(TASK MATERIAL):
___

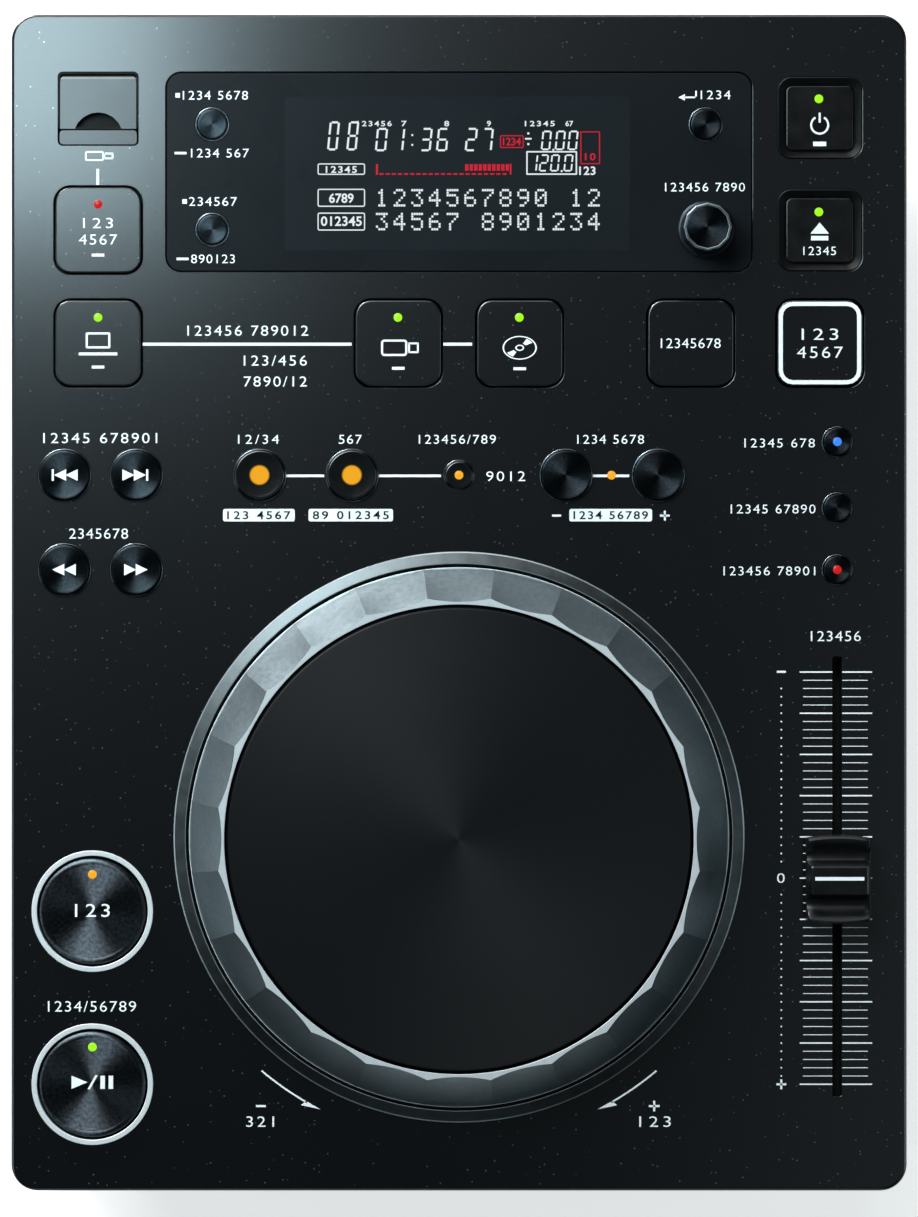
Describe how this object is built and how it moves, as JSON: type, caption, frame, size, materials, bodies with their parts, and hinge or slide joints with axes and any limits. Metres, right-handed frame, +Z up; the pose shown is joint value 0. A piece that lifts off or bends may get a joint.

___

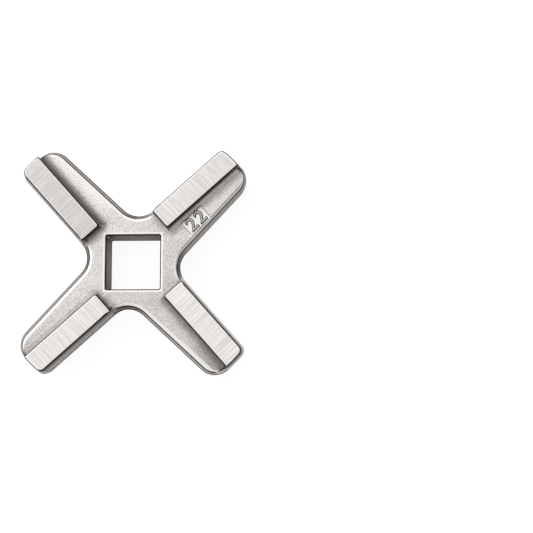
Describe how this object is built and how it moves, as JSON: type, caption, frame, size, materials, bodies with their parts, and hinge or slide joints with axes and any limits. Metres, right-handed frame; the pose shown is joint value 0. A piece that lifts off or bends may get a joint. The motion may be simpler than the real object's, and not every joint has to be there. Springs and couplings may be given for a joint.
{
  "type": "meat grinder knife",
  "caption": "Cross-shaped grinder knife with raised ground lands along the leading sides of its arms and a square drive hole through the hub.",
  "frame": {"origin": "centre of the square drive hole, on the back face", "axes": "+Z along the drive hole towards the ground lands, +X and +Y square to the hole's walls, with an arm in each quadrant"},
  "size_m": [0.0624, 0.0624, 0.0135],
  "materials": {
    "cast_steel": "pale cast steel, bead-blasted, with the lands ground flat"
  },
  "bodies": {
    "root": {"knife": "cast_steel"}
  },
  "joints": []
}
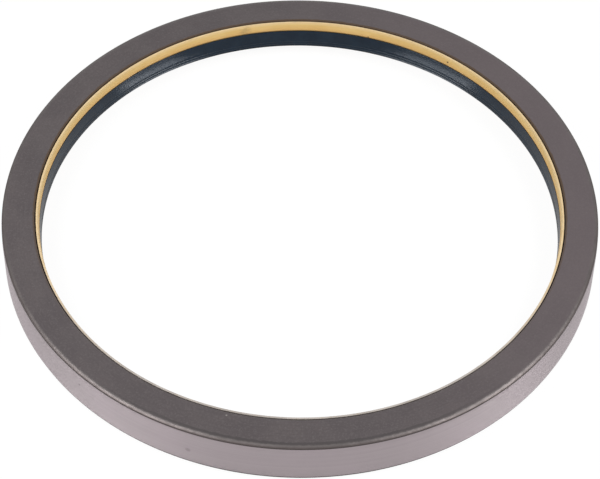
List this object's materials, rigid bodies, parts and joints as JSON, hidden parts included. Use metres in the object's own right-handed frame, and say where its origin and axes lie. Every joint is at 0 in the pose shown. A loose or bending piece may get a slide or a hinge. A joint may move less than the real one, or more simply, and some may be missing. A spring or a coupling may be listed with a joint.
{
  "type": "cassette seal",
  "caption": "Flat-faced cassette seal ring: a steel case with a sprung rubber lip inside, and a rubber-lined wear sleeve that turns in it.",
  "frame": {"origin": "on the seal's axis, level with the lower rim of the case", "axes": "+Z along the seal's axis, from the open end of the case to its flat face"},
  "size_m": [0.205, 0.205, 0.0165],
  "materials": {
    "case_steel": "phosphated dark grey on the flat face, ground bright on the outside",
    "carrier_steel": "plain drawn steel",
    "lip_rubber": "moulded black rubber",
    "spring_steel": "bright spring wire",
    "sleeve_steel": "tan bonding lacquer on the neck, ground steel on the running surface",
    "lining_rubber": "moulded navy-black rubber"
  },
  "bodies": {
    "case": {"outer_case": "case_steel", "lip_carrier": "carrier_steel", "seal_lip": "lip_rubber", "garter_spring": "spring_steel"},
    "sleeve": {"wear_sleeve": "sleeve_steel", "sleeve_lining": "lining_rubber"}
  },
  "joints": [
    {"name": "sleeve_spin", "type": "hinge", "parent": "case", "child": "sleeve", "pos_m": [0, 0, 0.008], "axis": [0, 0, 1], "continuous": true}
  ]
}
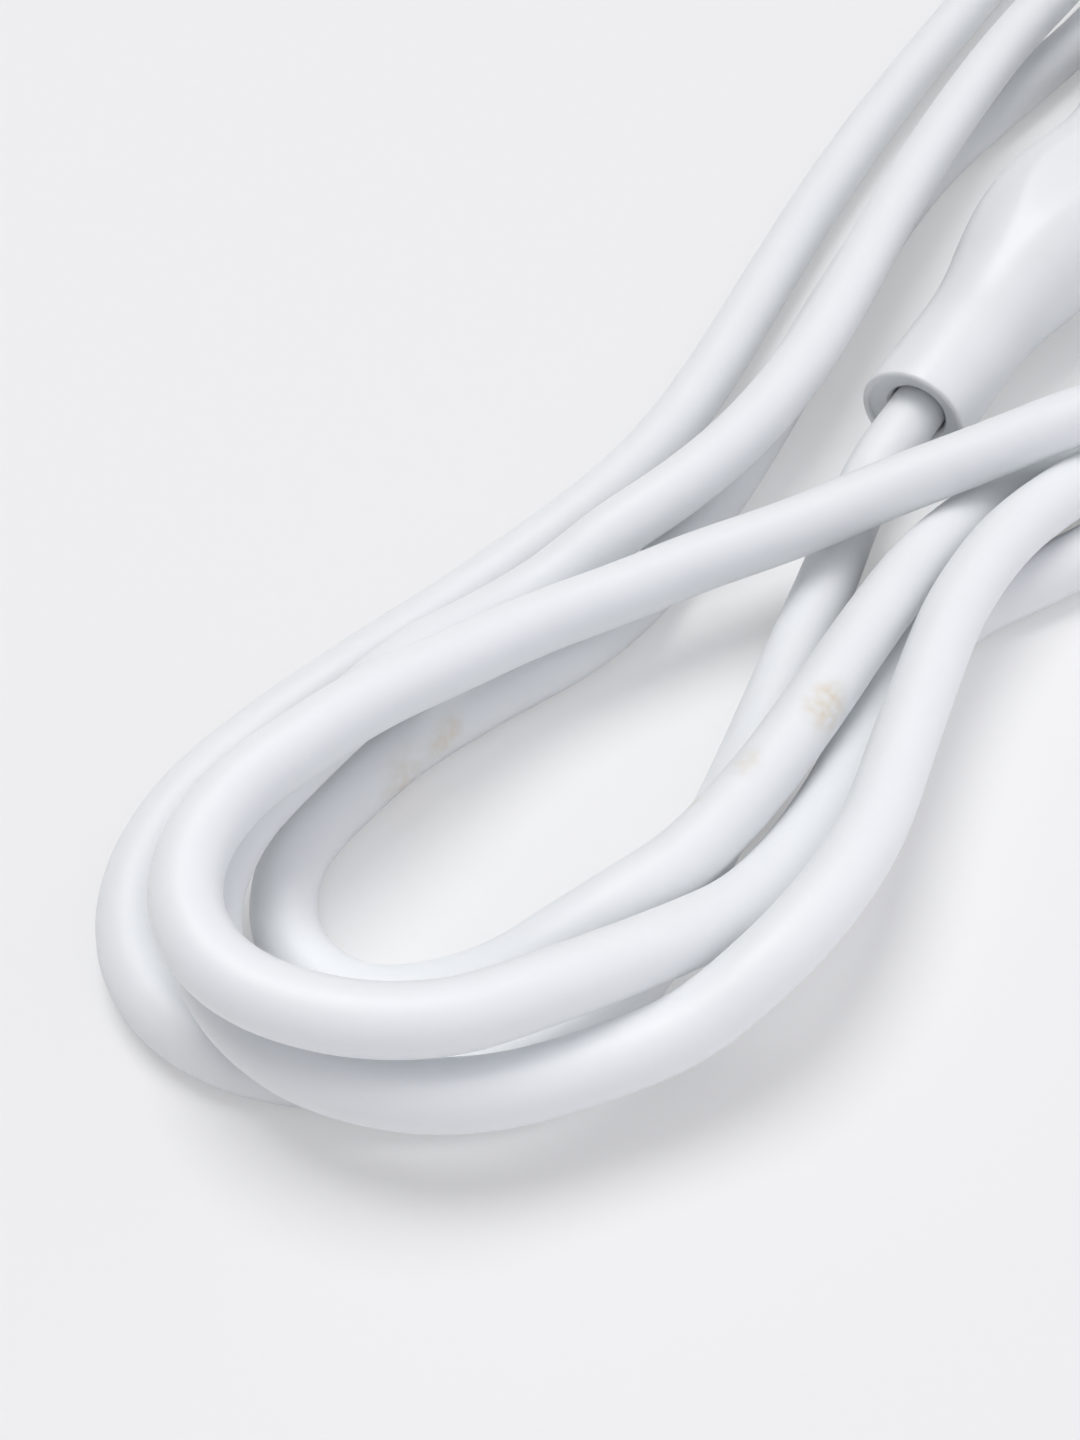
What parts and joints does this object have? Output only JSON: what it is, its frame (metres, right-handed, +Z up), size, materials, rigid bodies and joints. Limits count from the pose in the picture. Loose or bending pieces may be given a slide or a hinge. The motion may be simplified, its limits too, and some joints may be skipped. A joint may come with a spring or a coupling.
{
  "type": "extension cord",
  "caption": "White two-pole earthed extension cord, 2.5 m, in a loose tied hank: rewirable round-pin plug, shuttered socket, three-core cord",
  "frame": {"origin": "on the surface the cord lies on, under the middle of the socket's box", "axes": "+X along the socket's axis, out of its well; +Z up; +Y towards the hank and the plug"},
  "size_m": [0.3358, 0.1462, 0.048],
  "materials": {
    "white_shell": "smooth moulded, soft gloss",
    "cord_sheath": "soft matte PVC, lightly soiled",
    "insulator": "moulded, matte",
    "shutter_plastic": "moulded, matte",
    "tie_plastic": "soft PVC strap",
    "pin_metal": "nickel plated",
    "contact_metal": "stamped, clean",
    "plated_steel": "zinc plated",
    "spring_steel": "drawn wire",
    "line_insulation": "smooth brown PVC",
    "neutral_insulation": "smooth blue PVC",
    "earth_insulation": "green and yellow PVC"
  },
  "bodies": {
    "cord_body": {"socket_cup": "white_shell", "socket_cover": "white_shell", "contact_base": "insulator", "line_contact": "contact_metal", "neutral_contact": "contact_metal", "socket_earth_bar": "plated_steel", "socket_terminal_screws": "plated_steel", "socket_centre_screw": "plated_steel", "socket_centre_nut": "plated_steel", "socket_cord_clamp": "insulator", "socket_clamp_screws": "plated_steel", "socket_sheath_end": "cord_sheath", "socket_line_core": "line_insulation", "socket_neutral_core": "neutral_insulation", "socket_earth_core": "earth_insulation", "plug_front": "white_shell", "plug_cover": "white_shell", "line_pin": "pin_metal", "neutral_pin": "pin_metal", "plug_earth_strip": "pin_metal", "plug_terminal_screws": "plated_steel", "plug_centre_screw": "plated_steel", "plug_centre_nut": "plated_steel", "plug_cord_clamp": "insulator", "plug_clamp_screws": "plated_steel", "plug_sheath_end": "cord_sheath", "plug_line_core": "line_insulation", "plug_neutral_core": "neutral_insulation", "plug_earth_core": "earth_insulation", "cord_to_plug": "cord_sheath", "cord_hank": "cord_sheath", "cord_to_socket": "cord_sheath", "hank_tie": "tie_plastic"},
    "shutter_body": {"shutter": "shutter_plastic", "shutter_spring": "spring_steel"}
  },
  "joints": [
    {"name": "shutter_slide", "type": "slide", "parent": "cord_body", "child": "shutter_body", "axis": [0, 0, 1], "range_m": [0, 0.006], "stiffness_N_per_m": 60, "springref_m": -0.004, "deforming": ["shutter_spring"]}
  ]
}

___

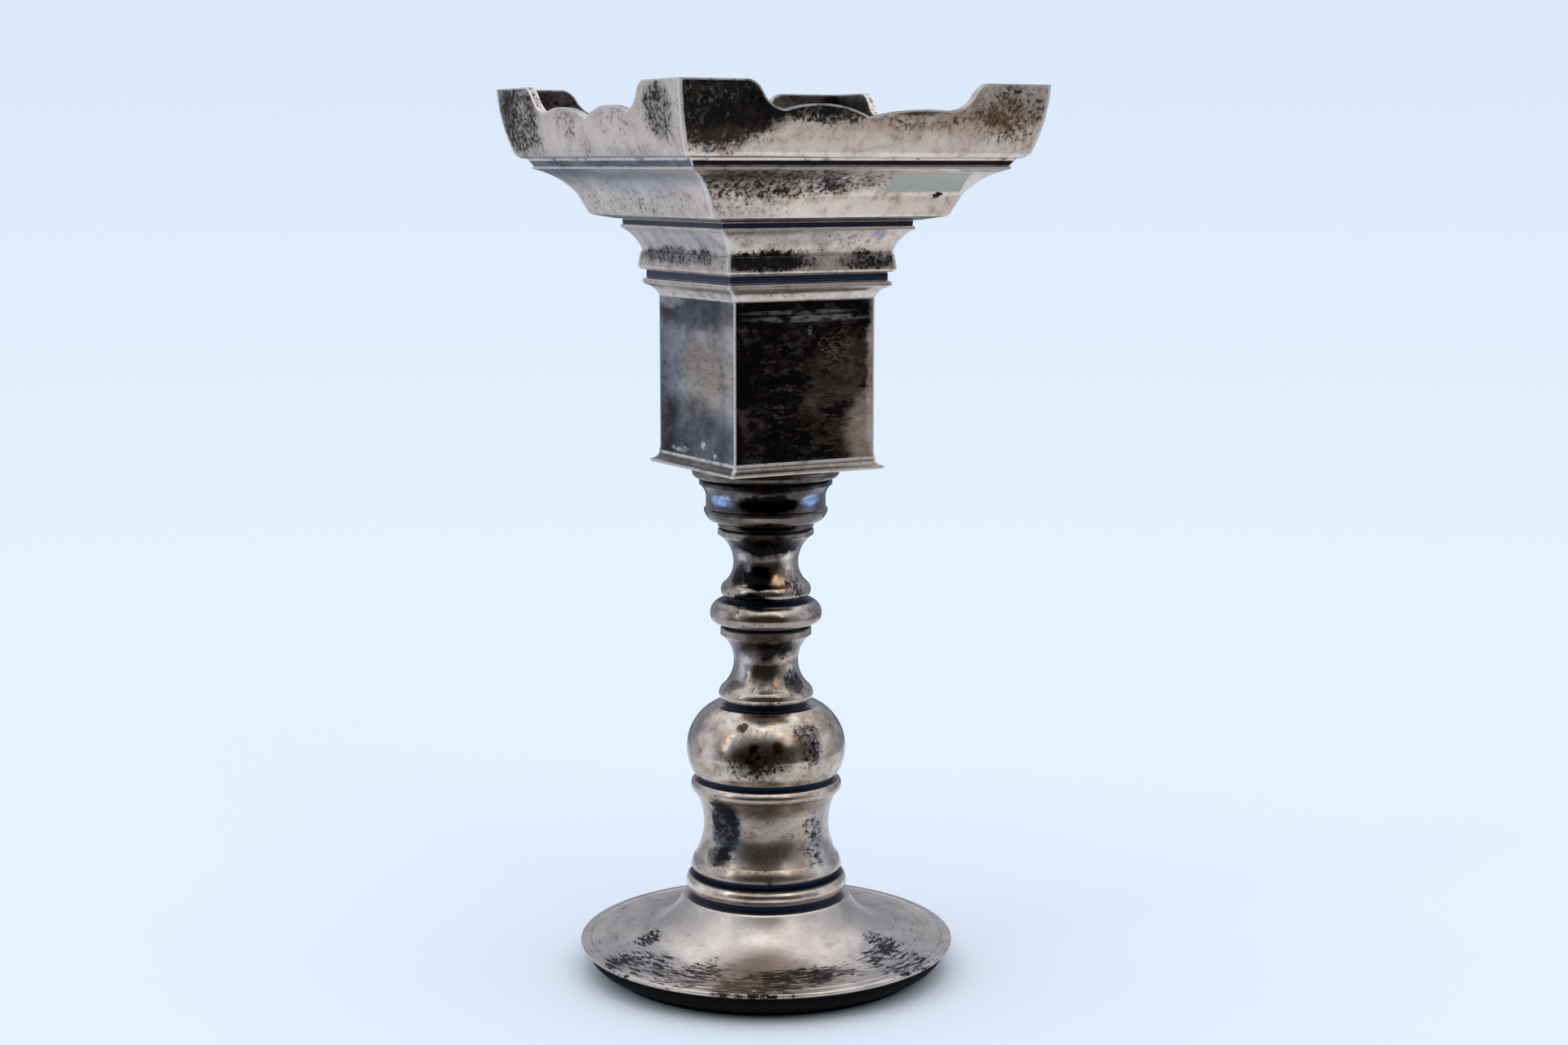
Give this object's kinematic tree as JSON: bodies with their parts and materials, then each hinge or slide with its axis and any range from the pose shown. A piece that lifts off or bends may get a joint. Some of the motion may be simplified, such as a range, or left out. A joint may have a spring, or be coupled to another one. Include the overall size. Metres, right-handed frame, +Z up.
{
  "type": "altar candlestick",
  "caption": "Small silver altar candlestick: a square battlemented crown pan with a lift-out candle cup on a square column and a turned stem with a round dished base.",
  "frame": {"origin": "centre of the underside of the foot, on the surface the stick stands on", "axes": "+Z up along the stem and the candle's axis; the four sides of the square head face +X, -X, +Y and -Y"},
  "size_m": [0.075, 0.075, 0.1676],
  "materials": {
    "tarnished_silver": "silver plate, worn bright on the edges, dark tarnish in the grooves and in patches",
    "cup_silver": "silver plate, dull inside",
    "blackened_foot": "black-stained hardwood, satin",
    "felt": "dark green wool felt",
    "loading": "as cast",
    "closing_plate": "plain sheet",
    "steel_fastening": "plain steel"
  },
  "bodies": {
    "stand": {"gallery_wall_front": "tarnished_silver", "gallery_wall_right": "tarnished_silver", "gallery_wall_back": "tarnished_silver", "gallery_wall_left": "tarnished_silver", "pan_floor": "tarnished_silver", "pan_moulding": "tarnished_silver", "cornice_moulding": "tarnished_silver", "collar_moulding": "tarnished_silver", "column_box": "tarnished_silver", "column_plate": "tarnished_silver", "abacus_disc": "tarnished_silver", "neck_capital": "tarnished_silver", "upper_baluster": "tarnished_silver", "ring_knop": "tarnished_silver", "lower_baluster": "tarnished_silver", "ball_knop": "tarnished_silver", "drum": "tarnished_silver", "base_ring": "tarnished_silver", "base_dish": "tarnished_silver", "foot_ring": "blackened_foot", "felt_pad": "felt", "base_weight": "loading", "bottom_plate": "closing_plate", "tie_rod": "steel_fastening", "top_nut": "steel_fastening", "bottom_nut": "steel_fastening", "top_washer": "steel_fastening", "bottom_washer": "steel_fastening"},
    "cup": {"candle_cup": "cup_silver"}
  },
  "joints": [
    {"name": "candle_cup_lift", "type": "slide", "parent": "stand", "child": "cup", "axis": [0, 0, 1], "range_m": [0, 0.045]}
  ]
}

___

(PROBLEM DESCRIPTION): Track down every line of the material containing the string "lifts", and copy it.

(OUTPUT FOR THIS TASK):
Describe how this object is built and how it moves, as JSON: type, caption, frame, size, materials, bodies with their parts, and hinge or slide joints with axes and any limits. Metres, right-handed frame, +Z up; the pose shown is joint value 0. A piece that lifts off or bends may get a joint.
Describe how this object is built and how it moves, as JSON: type, caption, frame, size, materials, bodies with their parts, and hinge or slide joints with axes and any limits. Metres, right-handed frame; the pose shown is joint value 0. A piece that lifts off or bends may get a joint. The motion may be simpler than the real object's, and not every joint has to be there. Springs and couplings may be given for a joint.
Give this object's kinematic tree as JSON: bodies with their parts and materials, then each hinge or slide with its axis and any range from the pose shown. A piece that lifts off or bends may get a joint. Some of the motion may be simplified, such as a range, or left out. A joint may have a spring, or be coupled to another one. Include the overall size. Metres, right-handed frame, +Z up.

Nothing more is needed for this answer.